* BEGIN Supplied entries *
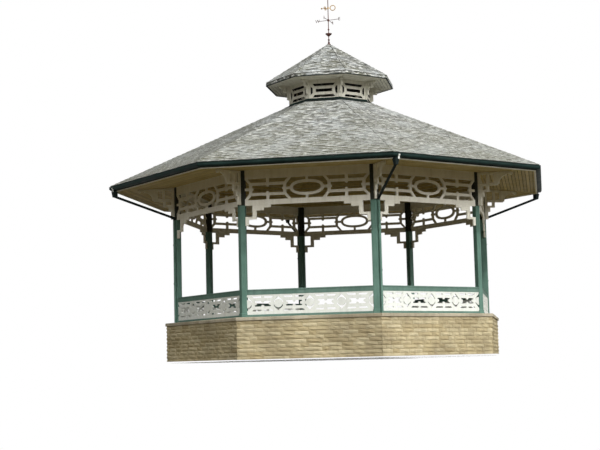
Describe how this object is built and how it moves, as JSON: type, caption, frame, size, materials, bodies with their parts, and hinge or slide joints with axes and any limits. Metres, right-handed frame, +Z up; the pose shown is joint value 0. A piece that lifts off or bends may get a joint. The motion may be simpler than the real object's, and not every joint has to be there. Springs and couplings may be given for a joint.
{
  "type": "octagonal park bandstand",
  "caption": "Octagonal timber bandstand on a stone plinth, with fretwork friezes and railings, a wide slated roof, a slotted lantern on top and a wind vane that turns.",
  "frame": {"origin": "centre of the base on the ground", "axes": "+Z up; the front bay faces -Y; the entrance steps are at the +Y bay; +X to the right seen from the front"},
  "size_m": [12.93, 12.93, 11.7],
  "materials": {
    "plinth_stone": "rock-faced coursed sandstone",
    "coping_stone": "sawn weathered sandstone",
    "deck_stone": "stone flags",
    "post_paint": "green gloss paint on timber",
    "rail_paint": "green gloss paint on timber",
    "white_paint": "white paint on timber",
    "cream_paint": "cream paint on timber",
    "board_paint": "cream paint on tongued and grooved boards",
    "gutter_paint": "dark green paint",
    "fascia_paint": "dark green paint",
    "slates": "weathered slates with algae",
    "lantern_paint": "cream paint on timber",
    "vane_iron": "red oxide paint",
    "vane_gilt": "worn gilt"
  },
  "bodies": {
    "bandstand": {"plinth": "plinth_stone", "coping": "coping_stone", "deck_floor": "deck_stone", "entrance_steps": "coping_stone", "step_walls": "plinth_stone", "post_1": "post_paint", "post_2": "post_paint", "post_3": "post_paint", "post_4": "post_paint", "post_5": "post_paint", "post_6": "post_paint", "post_7": "post_paint", "post_8": "post_paint", "railing_front": "white_paint", "railing_front_right": "white_paint", "railing_right": "white_paint", "railing_back_right": "white_paint", "railing_back_left": "white_paint", "railing_left": "white_paint", "railing_front_left": "white_paint", "top_rails": "rail_paint", "bottom_rails": "rail_paint", "frieze_1": "cream_paint", "frieze_2": "cream_paint", "frieze_3": "cream_paint", "frieze_4": "cream_paint", "frieze_5": "cream_paint", "frieze_6": "cream_paint", "frieze_7": "cream_paint", "frieze_8": "cream_paint", "stepped_brackets": "cream_paint", "eaves_brackets": "cream_paint", "ring_beam": "board_paint", "soffit": "board_paint", "ceiling": "board_paint", "fascia": "fascia_paint", "gutter": "gutter_paint", "downpipes": "gutter_paint", "main_roof": "slates", "lantern_lining": "board_paint", "lantern_curb": "fascia_paint", "lantern_panels": "lantern_paint", "lantern_corners": "lantern_paint", "lantern_soffit": "lantern_paint", "lantern_roof": "slates", "mast": "vane_iron", "compass_arms": "vane_iron"},
    "wind_vane": {"vane": "vane_gilt"}
  },
  "joints": [
    {"name": "vane_turn", "type": "hinge", "parent": "bandstand", "child": "wind_vane", "pos_m": [0, 0, 11.17], "axis": [0, 0, 1], "continuous": true}
  ]
}
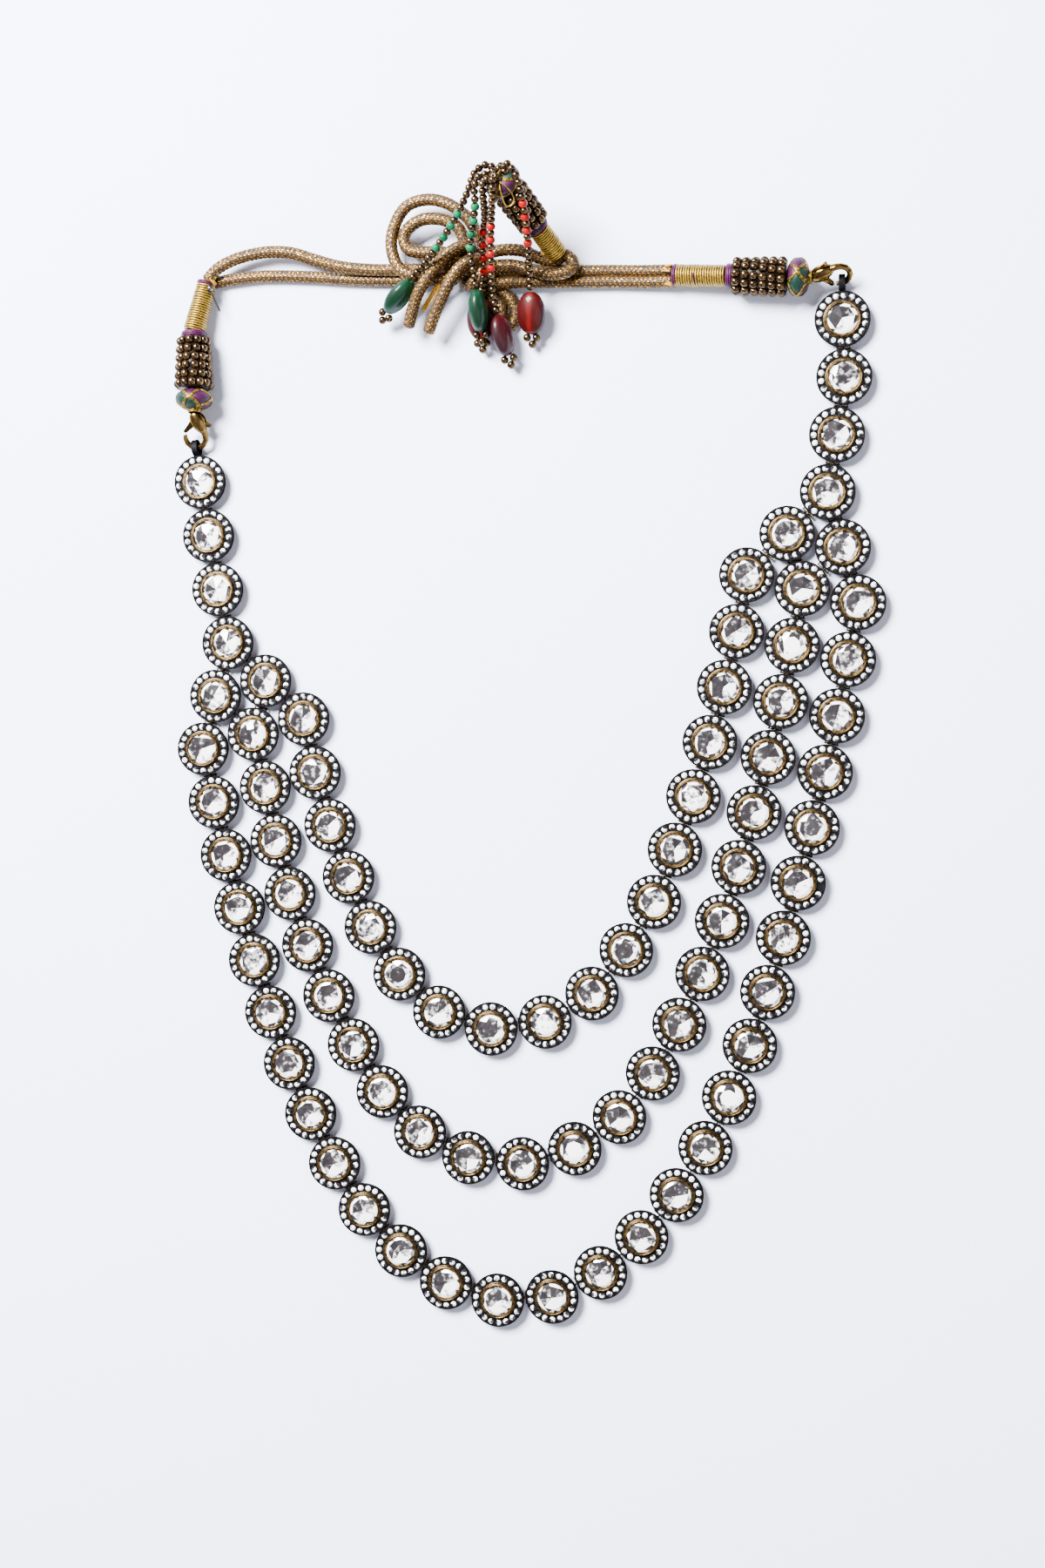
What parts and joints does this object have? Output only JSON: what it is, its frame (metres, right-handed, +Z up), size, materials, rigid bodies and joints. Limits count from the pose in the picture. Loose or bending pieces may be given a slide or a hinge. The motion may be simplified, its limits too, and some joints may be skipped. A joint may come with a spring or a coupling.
{
  "type": "kundan necklace",
  "caption": "Multi-strand necklace of round set stones on linked oxidised silver discs, hung by lobster clasps from a knotted gold cord with a beaded tassel.",
  "frame": {"origin": "on the surface that the necklace lies on, below the centre of the metal and bead work seen from above", "axes": "+Z up from the surface, +Y from the lowest setting towards the cord, +X to the right-hand clasp as it lies"},
  "size_m": [0.1808, 0.2876, 0.0288],
  "materials": {
    "dark_silver": "dark oxidised, satin",
    "main_stone": "foil-backed, polished",
    "antique_gold": "antique, satin",
    "gold_winding": "metal thread",
    "purple_thread": "silk thread",
    "bronze_bead": "metallic bronze lustre",
    "green_thread": "silk thread",
    "gold_cord": "knitted metal thread",
    "green_glass": "polished",
    "red_glass": "polished"
  },
  "bodies": {
    "necklace": {"settings_neck_right": "dark_silver", "settings_shoulder_right": "dark_silver", "settings_strand_inner": "dark_silver", "settings_strand_middle": "dark_silver", "settings_strand_outer": "dark_silver", "settings_shoulder_left": "dark_silver", "settings_neck_left": "dark_silver", "stones_neck_right": "main_stone", "stones_shoulder_right": "main_stone", "stones_strand_inner": "main_stone", "stones_strand_middle": "main_stone", "stones_strand_outer": "main_stone", "stones_shoulder_left": "main_stone", "stones_neck_left": "main_stone", "clasp_right": "antique_gold", "clasp_left": "antique_gold", "winding_right": "gold_winding", "winding_left": "gold_winding", "winding_tassel": "gold_winding", "band_right": "purple_thread", "band_left": "purple_thread", "band_tassel": "purple_thread", "barrel_right": "bronze_bead", "barrel_left": "bronze_bead", "barrel_tassel": "bronze_bead", "knob_right": "green_thread", "knob_left": "green_thread", "knob_tassel": "green_thread", "cord_knot": "gold_cord", "cord_right_upper": "gold_cord", "cord_right_lower": "gold_cord", "cord_left_upper": "gold_cord", "cord_left_lower": "gold_cord", "cord_loop_outer": "gold_cord", "cord_loop_inner": "gold_cord", "cord_end_left": "gold_cord", "cord_end_right": "gold_cord", "cord_tassel_hump": "gold_cord", "cord_tassel_turn": "gold_cord", "cord_low_loop": "gold_cord", "string_green_left": "bronze_bead", "string_green_middle": "bronze_bead", "string_red_hidden": "bronze_bead", "string_red_middle": "bronze_bead", "string_red_right": "bronze_bead", "oval_green_left": "green_glass", "oval_green_middle": "green_glass", "oval_red_hidden": "red_glass", "oval_red_middle": "red_glass", "oval_red_right": "red_glass", "tassel_end_beads": "bronze_bead"},
    "lever_right": {"lever_right": "antique_gold"},
    "lever_left": {"lever_left": "antique_gold"}
  },
  "joints": [
    {"name": "right_clasp_lever", "type": "hinge", "parent": "necklace", "child": "lever_right", "pos_m": [0.07358, 0.11775, 0.00531], "axis": [0.1148, -0.8137, 0.5699], "range_deg": [0, 22], "stiffness_Nm_per_rad": 0.0005, "springref_deg": -11.46},
    {"name": "left_clasp_lever", "type": "hinge", "parent": "necklace", "child": "lever_left", "pos_m": [-0.08435, 0.08705, 0.00506], "axis": [-0.0312, -0.357, 0.9336], "range_deg": [0, 22], "stiffness_Nm_per_rad": 0.0005, "springref_deg": -11.46}
  ]
}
* END Supplied entries *
▶ **Stated goal**: Return each line with "materials".

▶ **Result below**:
Describe how this object is built and how it moves, as JSON: type, caption, frame, size, materials, bodies with their parts, and hinge or slide joints with axes and any limits. Metres, right-handed frame, +Z up; the pose shown is joint value 0. A piece that lifts off or bends may get a joint. The motion may be simpler than the real object's, and not every joint has to be there. Springs and couplings may be given for a joint.
  "materials": {
What parts and joints does this object have? Output only JSON: what it is, its frame (metres, right-handed, +Z up), size, materials, rigid bodies and joints. Limits count from the pose in the picture. Loose or bending pieces may be given a slide or a hinge. The motion may be simplified, its limits too, and some joints may be skipped. A joint may come with a spring or a coupling.
  "materials": {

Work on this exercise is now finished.